-- Start Supplied records --

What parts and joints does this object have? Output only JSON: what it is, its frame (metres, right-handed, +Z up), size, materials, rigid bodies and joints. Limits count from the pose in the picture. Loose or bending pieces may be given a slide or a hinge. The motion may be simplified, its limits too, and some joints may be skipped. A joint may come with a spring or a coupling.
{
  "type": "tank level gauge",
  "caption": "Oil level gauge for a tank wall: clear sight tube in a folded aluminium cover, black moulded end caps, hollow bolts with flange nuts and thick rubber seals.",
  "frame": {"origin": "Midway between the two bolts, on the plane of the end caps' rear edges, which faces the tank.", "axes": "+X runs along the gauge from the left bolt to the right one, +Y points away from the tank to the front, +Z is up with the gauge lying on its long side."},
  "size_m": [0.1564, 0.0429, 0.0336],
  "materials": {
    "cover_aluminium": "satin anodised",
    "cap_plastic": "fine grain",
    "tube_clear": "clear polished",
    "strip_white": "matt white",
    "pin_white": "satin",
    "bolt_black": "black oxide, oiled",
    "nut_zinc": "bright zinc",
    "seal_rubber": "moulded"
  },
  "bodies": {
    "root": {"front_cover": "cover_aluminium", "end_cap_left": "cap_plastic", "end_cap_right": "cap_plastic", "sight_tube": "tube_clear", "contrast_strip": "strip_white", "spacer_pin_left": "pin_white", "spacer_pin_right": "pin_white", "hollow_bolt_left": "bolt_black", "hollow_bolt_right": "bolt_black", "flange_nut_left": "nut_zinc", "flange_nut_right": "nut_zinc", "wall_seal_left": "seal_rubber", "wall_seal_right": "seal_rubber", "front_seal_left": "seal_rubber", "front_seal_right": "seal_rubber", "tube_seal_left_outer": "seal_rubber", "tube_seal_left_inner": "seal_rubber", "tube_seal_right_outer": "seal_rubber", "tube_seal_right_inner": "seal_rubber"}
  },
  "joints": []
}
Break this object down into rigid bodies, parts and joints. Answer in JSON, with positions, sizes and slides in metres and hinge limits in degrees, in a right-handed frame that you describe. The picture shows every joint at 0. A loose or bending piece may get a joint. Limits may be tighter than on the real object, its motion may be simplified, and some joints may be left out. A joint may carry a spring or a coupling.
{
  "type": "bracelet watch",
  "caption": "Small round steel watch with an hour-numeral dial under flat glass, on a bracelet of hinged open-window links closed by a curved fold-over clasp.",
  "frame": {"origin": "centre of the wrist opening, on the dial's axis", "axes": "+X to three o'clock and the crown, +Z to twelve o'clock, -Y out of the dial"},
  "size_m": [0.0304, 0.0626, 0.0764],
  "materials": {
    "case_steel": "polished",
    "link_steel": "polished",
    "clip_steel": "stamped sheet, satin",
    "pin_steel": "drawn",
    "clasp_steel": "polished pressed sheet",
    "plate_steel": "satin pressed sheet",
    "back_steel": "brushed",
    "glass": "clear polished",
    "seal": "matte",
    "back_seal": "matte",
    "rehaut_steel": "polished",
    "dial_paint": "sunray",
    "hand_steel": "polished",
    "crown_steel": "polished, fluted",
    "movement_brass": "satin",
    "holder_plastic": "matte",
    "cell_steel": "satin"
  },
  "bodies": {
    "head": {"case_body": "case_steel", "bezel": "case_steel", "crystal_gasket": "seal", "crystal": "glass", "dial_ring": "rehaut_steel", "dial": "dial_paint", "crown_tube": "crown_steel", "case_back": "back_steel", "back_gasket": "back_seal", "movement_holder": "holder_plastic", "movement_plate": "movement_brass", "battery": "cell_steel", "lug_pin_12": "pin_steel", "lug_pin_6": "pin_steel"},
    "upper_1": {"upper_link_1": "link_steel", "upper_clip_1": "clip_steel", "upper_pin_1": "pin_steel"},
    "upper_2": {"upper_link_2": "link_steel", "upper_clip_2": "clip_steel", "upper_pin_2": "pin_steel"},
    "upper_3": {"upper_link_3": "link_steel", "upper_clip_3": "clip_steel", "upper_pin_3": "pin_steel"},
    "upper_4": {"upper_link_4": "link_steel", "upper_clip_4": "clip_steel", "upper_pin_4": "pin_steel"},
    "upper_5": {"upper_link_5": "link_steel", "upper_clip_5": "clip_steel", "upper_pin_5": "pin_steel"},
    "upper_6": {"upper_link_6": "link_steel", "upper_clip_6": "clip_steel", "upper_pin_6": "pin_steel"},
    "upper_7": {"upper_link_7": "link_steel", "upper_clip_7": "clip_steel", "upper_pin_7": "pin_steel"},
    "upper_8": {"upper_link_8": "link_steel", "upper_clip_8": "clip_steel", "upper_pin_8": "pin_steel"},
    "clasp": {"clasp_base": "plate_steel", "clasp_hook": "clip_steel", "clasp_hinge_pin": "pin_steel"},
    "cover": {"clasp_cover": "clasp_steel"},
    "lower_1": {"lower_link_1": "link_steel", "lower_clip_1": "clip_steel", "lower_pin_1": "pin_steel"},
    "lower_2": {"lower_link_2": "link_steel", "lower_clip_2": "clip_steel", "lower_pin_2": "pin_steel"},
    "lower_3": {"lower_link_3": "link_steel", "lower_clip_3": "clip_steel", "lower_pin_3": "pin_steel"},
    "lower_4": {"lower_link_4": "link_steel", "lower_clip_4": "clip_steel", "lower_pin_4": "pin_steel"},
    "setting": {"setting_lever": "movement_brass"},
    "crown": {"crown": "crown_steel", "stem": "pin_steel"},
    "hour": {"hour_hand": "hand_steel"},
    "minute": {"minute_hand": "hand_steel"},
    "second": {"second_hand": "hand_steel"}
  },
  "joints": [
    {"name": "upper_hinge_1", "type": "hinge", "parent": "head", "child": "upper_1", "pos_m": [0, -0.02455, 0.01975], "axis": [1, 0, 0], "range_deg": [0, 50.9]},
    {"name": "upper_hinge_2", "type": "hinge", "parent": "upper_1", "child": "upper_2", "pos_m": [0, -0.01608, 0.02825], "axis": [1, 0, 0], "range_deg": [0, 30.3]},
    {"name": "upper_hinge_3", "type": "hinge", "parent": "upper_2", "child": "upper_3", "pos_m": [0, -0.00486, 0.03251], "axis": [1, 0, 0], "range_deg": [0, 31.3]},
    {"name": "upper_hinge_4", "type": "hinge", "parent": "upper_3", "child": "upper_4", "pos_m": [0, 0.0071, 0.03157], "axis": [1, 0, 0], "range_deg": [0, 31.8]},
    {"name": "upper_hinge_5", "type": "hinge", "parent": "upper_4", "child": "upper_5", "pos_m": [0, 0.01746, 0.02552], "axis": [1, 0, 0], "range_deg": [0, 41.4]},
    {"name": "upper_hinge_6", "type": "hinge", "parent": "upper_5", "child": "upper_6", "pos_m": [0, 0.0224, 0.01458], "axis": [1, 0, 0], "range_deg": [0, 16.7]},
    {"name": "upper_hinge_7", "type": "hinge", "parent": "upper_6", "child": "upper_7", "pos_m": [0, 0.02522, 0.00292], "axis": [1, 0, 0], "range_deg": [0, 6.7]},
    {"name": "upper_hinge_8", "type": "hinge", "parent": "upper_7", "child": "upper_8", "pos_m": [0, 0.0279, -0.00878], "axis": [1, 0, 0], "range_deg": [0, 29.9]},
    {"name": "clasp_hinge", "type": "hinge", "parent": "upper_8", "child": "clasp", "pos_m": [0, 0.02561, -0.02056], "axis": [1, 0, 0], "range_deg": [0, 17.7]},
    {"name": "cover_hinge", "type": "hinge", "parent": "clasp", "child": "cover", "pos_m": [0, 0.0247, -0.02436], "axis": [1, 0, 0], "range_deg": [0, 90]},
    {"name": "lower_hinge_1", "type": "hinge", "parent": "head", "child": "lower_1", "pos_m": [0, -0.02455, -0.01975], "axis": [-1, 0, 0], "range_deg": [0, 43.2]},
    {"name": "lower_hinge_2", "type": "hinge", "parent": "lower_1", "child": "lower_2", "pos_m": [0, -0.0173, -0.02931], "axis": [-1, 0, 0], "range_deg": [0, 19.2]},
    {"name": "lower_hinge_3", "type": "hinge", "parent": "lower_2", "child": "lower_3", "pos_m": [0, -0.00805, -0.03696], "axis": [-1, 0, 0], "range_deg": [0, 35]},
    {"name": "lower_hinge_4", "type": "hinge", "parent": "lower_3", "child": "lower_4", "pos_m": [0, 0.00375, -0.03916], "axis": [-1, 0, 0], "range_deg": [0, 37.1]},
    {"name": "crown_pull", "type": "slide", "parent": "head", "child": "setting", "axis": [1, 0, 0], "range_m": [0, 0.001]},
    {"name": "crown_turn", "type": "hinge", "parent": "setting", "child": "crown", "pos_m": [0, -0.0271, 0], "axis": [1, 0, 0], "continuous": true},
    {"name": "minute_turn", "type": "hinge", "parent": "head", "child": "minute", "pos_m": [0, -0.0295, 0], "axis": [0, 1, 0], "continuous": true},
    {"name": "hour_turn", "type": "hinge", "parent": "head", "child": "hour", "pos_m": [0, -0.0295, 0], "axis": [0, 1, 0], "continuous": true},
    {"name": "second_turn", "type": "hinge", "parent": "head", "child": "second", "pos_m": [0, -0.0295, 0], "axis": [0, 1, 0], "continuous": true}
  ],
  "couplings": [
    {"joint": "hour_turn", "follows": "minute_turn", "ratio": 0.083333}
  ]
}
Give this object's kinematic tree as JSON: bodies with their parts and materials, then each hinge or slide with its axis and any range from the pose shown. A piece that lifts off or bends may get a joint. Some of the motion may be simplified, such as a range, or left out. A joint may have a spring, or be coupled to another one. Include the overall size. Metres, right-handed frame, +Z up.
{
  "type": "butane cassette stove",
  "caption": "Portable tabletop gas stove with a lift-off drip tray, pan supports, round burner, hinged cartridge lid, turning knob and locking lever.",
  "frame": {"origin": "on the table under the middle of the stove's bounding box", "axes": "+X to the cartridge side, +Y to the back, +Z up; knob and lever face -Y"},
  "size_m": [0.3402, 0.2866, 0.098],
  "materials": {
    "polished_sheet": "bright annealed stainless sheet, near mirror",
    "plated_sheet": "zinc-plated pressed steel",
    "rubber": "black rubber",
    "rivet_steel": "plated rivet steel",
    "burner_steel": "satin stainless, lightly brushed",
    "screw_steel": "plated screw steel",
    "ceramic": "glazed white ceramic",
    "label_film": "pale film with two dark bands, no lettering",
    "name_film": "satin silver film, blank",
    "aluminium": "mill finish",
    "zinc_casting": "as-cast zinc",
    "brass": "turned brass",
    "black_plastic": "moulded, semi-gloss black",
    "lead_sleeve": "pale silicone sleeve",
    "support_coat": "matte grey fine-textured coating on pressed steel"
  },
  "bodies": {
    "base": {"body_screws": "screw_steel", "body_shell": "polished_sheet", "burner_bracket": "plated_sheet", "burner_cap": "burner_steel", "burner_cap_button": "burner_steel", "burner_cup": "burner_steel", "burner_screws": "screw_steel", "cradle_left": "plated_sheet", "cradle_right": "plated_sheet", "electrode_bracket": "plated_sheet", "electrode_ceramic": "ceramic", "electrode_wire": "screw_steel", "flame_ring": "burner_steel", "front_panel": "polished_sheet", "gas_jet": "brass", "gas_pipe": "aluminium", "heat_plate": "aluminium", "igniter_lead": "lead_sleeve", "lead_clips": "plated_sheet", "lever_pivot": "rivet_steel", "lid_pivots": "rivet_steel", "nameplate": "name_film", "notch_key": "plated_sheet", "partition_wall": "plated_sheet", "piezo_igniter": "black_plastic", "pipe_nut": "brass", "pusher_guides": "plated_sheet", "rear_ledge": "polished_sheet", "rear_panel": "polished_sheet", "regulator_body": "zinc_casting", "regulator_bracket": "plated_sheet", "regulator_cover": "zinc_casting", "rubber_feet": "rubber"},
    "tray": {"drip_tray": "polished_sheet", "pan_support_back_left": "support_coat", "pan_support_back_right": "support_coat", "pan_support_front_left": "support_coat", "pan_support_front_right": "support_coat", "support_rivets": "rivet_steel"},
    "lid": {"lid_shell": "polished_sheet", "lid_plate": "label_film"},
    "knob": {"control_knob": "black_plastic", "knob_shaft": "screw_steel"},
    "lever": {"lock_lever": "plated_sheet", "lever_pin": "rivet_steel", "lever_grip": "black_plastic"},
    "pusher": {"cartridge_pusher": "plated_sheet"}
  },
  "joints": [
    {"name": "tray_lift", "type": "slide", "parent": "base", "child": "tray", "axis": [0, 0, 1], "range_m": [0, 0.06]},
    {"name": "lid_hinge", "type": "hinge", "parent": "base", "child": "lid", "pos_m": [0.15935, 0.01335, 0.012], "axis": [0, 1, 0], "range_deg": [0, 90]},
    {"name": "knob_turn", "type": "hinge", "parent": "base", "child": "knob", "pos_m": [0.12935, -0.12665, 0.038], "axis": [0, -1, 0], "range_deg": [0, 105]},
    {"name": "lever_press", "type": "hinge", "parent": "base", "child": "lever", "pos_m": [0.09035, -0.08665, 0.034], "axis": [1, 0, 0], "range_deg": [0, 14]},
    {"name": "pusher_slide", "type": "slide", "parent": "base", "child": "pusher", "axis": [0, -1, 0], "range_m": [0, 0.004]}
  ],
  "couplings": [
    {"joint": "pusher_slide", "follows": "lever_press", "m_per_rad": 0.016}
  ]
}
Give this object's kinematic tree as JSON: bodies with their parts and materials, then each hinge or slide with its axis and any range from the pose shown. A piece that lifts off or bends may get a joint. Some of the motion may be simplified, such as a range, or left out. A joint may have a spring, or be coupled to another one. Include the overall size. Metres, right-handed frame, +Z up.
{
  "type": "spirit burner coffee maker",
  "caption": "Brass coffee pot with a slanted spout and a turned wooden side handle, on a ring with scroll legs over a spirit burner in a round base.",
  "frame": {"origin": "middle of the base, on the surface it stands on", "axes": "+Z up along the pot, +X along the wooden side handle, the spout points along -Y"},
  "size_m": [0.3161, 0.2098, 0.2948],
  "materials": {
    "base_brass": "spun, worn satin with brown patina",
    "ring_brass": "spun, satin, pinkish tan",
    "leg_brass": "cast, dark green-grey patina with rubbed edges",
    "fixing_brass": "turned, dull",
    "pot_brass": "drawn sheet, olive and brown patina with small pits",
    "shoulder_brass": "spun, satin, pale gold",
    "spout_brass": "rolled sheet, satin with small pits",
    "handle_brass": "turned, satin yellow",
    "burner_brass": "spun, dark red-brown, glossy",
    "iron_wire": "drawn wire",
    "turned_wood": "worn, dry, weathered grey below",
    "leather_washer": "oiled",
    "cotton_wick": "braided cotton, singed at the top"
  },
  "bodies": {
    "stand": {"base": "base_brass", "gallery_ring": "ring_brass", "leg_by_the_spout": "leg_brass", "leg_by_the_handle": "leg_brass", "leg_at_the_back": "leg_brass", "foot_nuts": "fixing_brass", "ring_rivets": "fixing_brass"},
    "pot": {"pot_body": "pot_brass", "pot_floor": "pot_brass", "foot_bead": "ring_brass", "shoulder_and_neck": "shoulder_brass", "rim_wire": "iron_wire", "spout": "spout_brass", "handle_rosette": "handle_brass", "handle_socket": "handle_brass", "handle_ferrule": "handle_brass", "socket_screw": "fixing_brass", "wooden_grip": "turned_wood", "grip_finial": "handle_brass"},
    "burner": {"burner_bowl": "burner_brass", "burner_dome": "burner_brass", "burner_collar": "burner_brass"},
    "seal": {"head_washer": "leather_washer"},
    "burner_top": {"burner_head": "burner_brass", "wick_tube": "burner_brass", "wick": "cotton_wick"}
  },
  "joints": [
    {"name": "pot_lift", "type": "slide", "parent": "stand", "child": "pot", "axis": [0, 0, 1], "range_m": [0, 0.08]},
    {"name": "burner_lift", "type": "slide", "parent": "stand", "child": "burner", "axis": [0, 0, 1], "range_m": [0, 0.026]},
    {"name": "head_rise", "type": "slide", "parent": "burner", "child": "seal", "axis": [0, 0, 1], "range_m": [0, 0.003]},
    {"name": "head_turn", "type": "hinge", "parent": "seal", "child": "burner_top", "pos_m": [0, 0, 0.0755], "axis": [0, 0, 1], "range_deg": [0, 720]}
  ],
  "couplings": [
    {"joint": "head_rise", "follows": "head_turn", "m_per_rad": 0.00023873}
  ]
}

-- End Supplied records --

Problem to work on —
Say how many lines of the data hold the string "parts". Reply with the number alone.

Exercise result —
4